LokiVLProxy Operational Resources
Alerts Covered
LokiVLProxySystemMetricsMissing
LokiVLProxySystemMemoryHigh
LokiVLProxySystemCPUPressureHigh
LokiVLProxySystemIOPressureHigh
Symptoms
- System metrics disappear from
/metrics or dashboards.
- Memory usage ratio remains above
90%.
- PSI
cpu or io pressure (60s window) remains elevated for 10+ minutes.
- User-facing query latency and timeout/error rates increase during pressure windows.
- Confirm proxy health:
curl -fsS http://<proxy>:3100/ready
- Confirm metrics endpoint includes system families:
curl -fsS http://<proxy>:3100/metrics | rg "loki_vl_proxy_process_memory_usage_ratio|loki_vl_proxy_process_cpu_usage_ratio|loki_vl_proxy_process_pressure_|loki_vl_proxy_process_disk_(read|write)_operations_total"
- Inspect startup diagnostics in proxy logs for system-metrics check output.
- Check dashboard section
Operational Resources for memory, CPU, PSI, disk IOPS/throughput, and network trends.

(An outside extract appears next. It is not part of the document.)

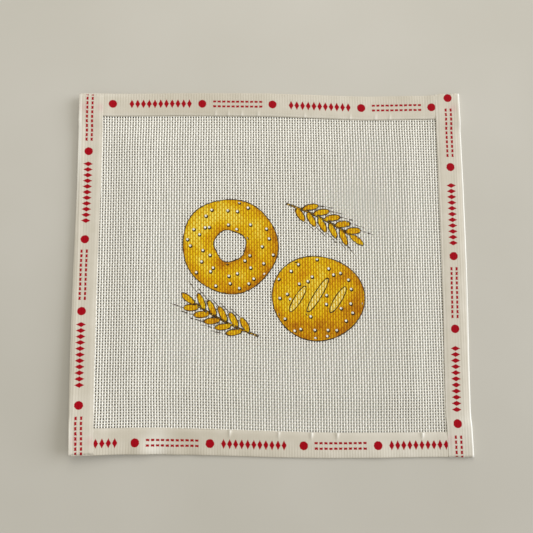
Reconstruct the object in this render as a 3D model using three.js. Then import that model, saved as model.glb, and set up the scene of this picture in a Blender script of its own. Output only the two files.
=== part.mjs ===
// A needlework canvas whose four cut edges are bound in cloth tape.
// Each tape is one straight strip folded over the edge, with a front flap and a back flap.
// The side tapes went on last, so they lie over the top and bottom tapes at the corners.
// Millimetres, +Z up out of the painted face, +X to the right and +Y to the top of the picture.
import * as THREE from 'three';

// The bound canvas, measured between the folds of opposite tapes.
const WIDTH = 205.5;
const HEIGHT = 190;

// The canvas is a mesh of round threads; the solid has the thickness of two crossed threads.
const CANVAS_THICK = 0.7;

// The binding tape, an inch wide before it is folded.
const TAPE_WIDE = 25.4;
const TAPE_THICK = 0.25;
const LAYER_GAP = 0.05;
const END_GAP = 1.2;

// A folded tape stands this high, and its fold is a half circle.
const FOLDED = CANVAS_THICK + 2 * (TAPE_THICK + LAYER_GAP);
const FOLD_RADIUS = FOLDED / 2;
const FOLD_STEPS = 6;

// At a corner the side tape covers the other one, so the layers step up just before it.
const LAYER = TAPE_THICK + LAYER_GAP;
const STEP_X = [84, 88];
const STEP_Y = [76, 80];

// The four folds don't cross at right angles: this is where they cross on the real piece.
const CROSS = {
  bottomLeft: [-98.6, -95],
  bottomRight: [105.9, -97.2],
  topRight: [104.6, 93.5],
  topLeft: [-101.2, 93.2],
};
const TOP_WAVE = 0.45;
const BOTTOM_WAVE = 1.0;

// The left edge curls up off the table, most at the bottom corner.
const LIFT = 5.5;
const LIFT_FROM_X = -40;

// Inside the tapes the starched mesh stands this far off the table, within this band of depths.
const RISE = 1.5;
const RISE_BAND = [14, 32];

// Largest spacing of the vertices, along X where the curl needs it, and along Y.
const SPACING_X = 6;
const SPACING_Y = 10;

// The tapes in the order of a walk round the canvas with its middle on the left hand.
// front: width of the front flap at the start and at the end of the walk.
// over: how far each end runs past the neighbour's fold.
// flapSteps: how many pieces each flap is split into across its width, where the sheet curls.
// bow: how far the strip lies outside its straight line, in even steps from left to right or from
// bottom to top.
const INSIDE = [-END_GAP, -END_GAP];
const TAPES = [
  {
    name: 'tape_bottom', start: [-1, -1], along: [1, 0], front: [13.5, 12.3], over: INSIDE, flapSteps: 1,
    bow: [0.9, 1.35, 1.7, 1.5, 1.2, 0.8, 0.45, 0.5, 0.4],
  },
  {
    name: 'tape_right', start: [1, -1], along: [0, 1], front: [13.2, 13.4], over: [0.2, 1.1], flapSteps: 1,
    bow: [0, -0.4, -0.1, 0.4, 0.75, 0.85, 0.8, 0.6, 0.2],
  },
  {
    name: 'tape_top', start: [1, 1], along: [-1, 0], front: [13.6, 12.8], over: INSIDE, flapSteps: 1,
    bow: [0.5, 1.1, 1.4, 1.3, 1.35, 0.75, 0.2, 0.7, 0.7],
  },
  {
    name: 'tape_left', start: [-1, 1], along: [0, -1], front: [13.0, 12.2], over: [-0.3, 0.3], flapSteps: 3,
    bow: [0.2, 1.2, 1.6, 1.6, 1.45, 1.0, 0.6, 0.35, 0],
  },
];

const CANVAS_COLOUR = 0xdcd8c8;
const TAPE_COLOUR = 0xd2c6ae;

function ramp(value, from, to) {
  return THREE.MathUtils.clamp((value - from) / (to - from), 0, 1);
}

// The value of a table of even steps at a share of its length.
function fromTable(table, share) {
  const at = THREE.MathUtils.clamp(share, 0, 1) * (table.length - 1);
  const step = Math.min(Math.floor(at), table.length - 2);
  return THREE.MathUtils.lerp(table[step], table[step + 1], at - step);
}

// How far the sheet has curled up above the table at a place on the flat rectangle.
function curl(x, y) {
  const across = ramp(x, LIFT_FROM_X, -WIDTH / 2);
  const down = 0.5 - y / HEIGHT;
  return LIFT * (1.595 * down ** 2 - 1.045 * down + 0.45) * across ** 2;
}

// How far the mesh inside the tapes stands above the height that the tapes hold it at.
function rise(x, y) {
  const inX = ramp(WIDTH / 2 - Math.abs(x), ...RISE_BAND);
  const inY = ramp(HEIGHT / 2 - Math.abs(y), ...RISE_BAND);
  return RISE * THREE.MathUtils.smoothstep(inX, 0, 1) * THREE.MathUtils.smoothstep(inY, 0, 1);
}

// Moves a point of the flat rectangle to its place on the real, slightly skewed and wavy piece.
function place(x, y, z) {
  const u = x / WIDTH + 0.5;
  const v = y / HEIGHT + 0.5;
  const mix = (k) => (1 - v) * ((1 - u) * CROSS.bottomLeft[k] + u * CROSS.bottomRight[k])
    + v * ((1 - u) * CROSS.topLeft[k] + u * CROSS.topRight[k]);
  const inside = 1 - (2 * u - 1) ** 4;
  const topWave = TOP_WAVE * Math.cos(2 * Math.PI * (u - 0.38)) * inside;
  const bottomWave = -BOTTOM_WAVE * Math.sin(2 * Math.PI * (u - 0.43)) * inside;
  return [mix(0), mix(1) + v * topWave + (1 - v) * bottomWave, z + curl(x, y)];
}

// Lines from low to high that pass through every fixed place, spaced evenly between them.
function gridLines(low, high, fixed, spacing) {
  const ends = [low, ...fixed, high];
  const lines = [low];
  for (let i = 1; i < ends.length; i += 1) {
    const span = ends[i] - ends[i - 1];
    const count = Math.ceil(span / spacing);
    for (let k = 1; k <= count; k += 1) {
      lines.push(ends[i - 1] + (span * k) / count);
    }
  }
  return lines;
}

function linesAlongX(low, high) {
  const [from, to] = STEP_X;
  return gridLines(low, high, [-to, -from, LIFT_FROM_X, from, to], SPACING_X);
}

function linesAlongY(low, high) {
  const [from, to] = STEP_Y;
  return gridLines(low, high, [-to, -from, from, to], SPACING_Y);
}

function moveVertices(geometry, move) {
  const position = geometry.attributes.position;
  for (let i = 0; i < position.count; i += 1) {
    position.setXYZ(i, ...move(position.getX(i), position.getY(i), position.getZ(i)));
  }
  geometry.computeVertexNormals();
  return geometry;
}

function cloth(name, geometry, color) {
  const material = new THREE.MeshStandardMaterial({ color, roughness: 0.9, metalness: 0 });
  const mesh = new THREE.Mesh(geometry, material);
  mesh.name = name;
  return mesh;
}

// The mesh canvas, as one sheet that runs into the folds of the tapes.
function canvas() {
  const columns = linesAlongX(-WIDTH / 2 + END_GAP, WIDTH / 2 - END_GAP);
  const rows = linesAlongY(-HEIGHT / 2 + END_GAP, HEIGHT / 2 - END_GAP);
  const nx = columns.length - 1;
  const ny = rows.length - 1;
  const geometry = new THREE.BoxGeometry(nx, ny, CANVAS_THICK, nx, ny, 1);
  moveVertices(geometry, (i, j, z) => {
    const x = columns[Math.round(i + nx / 2)];
    const y = rows[Math.round(j + ny / 2)];
    const step = LAYER * ramp(Math.abs(x), ...STEP_X) * ramp(Math.abs(y), ...STEP_Y);
    return place(x, y, z + FOLD_RADIUS + step + rise(x, y));
  });
  return cloth('canvas', geometry, CANVAS_COLOUR);
}

// The section of a folded tape: x runs inwards from the outside of the fold, and y is the height.
function foldedSection(flap, flapSteps) {
  const points = [];
  const line = (fromX, toX, y) => {
    for (let k = 0; k <= flapSteps; k += 1) {
      points.push(new THREE.Vector2(fromX + ((toX - fromX) * k) / flapSteps, y));
    }
  };
  const arc = (radius, fromTop) => {
    for (let k = 1; k < FOLD_STEPS; k += 1) {
      const turn = (Math.PI * k) / FOLD_STEPS;
      const angle = fromTop ? Math.PI / 2 + turn : (3 * Math.PI) / 2 - turn;
      const x = FOLD_RADIUS + radius * Math.cos(angle);
      points.push(new THREE.Vector2(x, FOLD_RADIUS + radius * Math.sin(angle)));
    }
  };
  line(flap, FOLD_RADIUS, FOLDED);
  arc(FOLD_RADIUS, true);
  line(FOLD_RADIUS, flap, 0);
  line(flap, FOLD_RADIUS, TAPE_THICK);
  arc(FOLD_RADIUS - TAPE_THICK, false);
  line(FOLD_RADIUS, flap, FOLDED - TAPE_THICK);
  return new THREE.Shape(points);
}

// One strip of tape folded over one edge of the canvas.
function tape({ name, start, along, front, over, flapSteps, bow }) {
  const isSide = along[0] === 0;
  const length = isSide ? HEIGHT : WIDTH;
  const low = -length / 2 - over[0];
  const high = length / 2 + over[1];
  const stations = isSide ? linesAlongY(low, high) : linesAlongX(low, high);
  const count = stations.length - 1;
  const flap = TAPE_WIDE / 2;
  const foldLength = Math.PI * (FOLD_RADIUS - TAPE_THICK / 2);
  const bothFlaps = TAPE_WIDE - foldLength + 2 * FOLD_RADIUS;
  const geometry = new THREE.ExtrudeGeometry(foldedSection(flap, flapSteps), {
    depth: count,
    steps: count,
    bevelEnabled: false,
  });
  moveVertices(geometry, (inwards, height, index) => {
    const station = stations[Math.round(index)];
    const walked = (along[0] + along[1]) * station;
    const frontWidth = THREE.MathUtils.lerp(...front, (station - low) / (high - low));
    const width = height > FOLD_RADIUS ? frontWidth : bothFlaps - frontWidth;
    const onFlap = Math.max(inwards - FOLD_RADIUS, 0) / (flap - FOLD_RADIUS);
    const depth = Math.min(inwards, FOLD_RADIUS) + onFlap * (width - FOLD_RADIUS);
    const outwards = fromTable(bow, walked / length + 0.5) - depth;
    const x = isSide ? start[0] * (WIDTH / 2 + outwards) : walked;
    const y = isSide ? walked : start[1] * (HEIGHT / 2 + outwards);
    const upper = ramp(height, TAPE_THICK, FOLDED - TAPE_THICK);
    const step = isSide ? 2 * upper * ramp(Math.abs(y), ...STEP_Y) : ramp(Math.abs(x), ...STEP_X);
    return place(x, y, height + LAYER * step);
  });
  return cloth(name, geometry, TAPE_COLOUR);
}

const group = new THREE.Group();
group.add(canvas());
for (const strip of TAPES) {
  group.add(tape(strip));
}

// The origin is under the middle of the piece, on the table.
const extent = new THREE.Box3().setFromObject(group);
const middle = extent.getCenter(new THREE.Vector3());
group.position.set(-middle.x, -middle.y, -extent.min.z);

export default group;
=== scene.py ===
import math
import bmesh
import bpy
import numpy as np
from mathutils import Matrix, Vector


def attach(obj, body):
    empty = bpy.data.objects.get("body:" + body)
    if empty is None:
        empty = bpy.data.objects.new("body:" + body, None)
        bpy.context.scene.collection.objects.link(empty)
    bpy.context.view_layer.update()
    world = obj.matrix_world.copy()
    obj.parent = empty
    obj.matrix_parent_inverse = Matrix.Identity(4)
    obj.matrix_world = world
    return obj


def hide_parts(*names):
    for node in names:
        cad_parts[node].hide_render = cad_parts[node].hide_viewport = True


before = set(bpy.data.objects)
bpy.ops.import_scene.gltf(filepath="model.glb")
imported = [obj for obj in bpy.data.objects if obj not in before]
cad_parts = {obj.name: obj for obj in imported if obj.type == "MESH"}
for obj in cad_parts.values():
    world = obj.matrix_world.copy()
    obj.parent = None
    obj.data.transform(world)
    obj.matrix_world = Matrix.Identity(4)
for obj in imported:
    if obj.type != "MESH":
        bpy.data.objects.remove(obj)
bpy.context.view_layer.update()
scene = bpy.context.scene

# Camera: a phone held over the near half of the work, looking down and tipped a little forward.
MM = 0.001
CAMERA_PLACE = (-3.07, -26.52, 280.9)
CAMERA_TURN = [math.radians(angle) for angle in (5.73, -0.16, 0.07)]
CAMERA_SENSOR = 36
CAMERA_LENS = 36
CAMERA_NEAR = 0.01
camera_data = bpy.data.cameras.new("camera")
camera_data.sensor_width = CAMERA_SENSOR
camera_data.lens = CAMERA_LENS
camera_data.clip_start = CAMERA_NEAR
camera = bpy.data.objects.new("camera", camera_data)
camera.location = [place * MM for place in CAMERA_PLACE]
camera.rotation_euler = CAMERA_TURN
scene.collection.objects.link(camera)
scene.camera = camera
scene.view_settings.view_transform = "Standard"


# Light: a far window low on the right, a wide pale ceiling lamp beyond the top edge, and the room.
def linear(hex_colour):
    """An sRGB colour such as "E8E4DA" as linear red, green, blue and alpha."""
    parts = [int(hex_colour[k:k + 2], 16) / 255 for k in (0, 2, 4)]
    return [c / 12.92 if c < 0.04045 else ((c + 0.055) / 1.055) ** 2.4 for c in parts] + [1.0]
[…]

Kubernetes-Specific Checks
- Ensure pod
/proc scope is used for container-level visibility. If host /proc is mounted, metrics reflect host scope:
systemMetrics.hostProc.enabled: true
- chart auto-sets
-proc-root=/host/proc
- Verify container has read access to mounted proc path.
- If scraping is disabled (
server.register-instrumentation=false), ensure OTLP pipeline is healthy and metrics are queryable in your backend.
Mitigation
- Reduce expensive query pressure:
- identify top endpoints/tenants/clients from proxy metrics dashboards
- temporarily tighten query ranges or concurrency
- Scale capacity:
- increase proxy replicas for CPU-bound contention
- move to nodes with higher memory/IO capacity when sustained pressure persists
- Validate backend health:
- correlate with VictoriaLogs latency and error metrics
- inspect backend disk/network saturation and compare with proxy-side disk/network direction graphs
Recovery Criteria
process_memory_usage_ratio < 0.85 sustained.
- PSI
cpu and io some-ratio drops below alert thresholds.
- Query latency/error alerts recover and remain stable for at least one alert interval.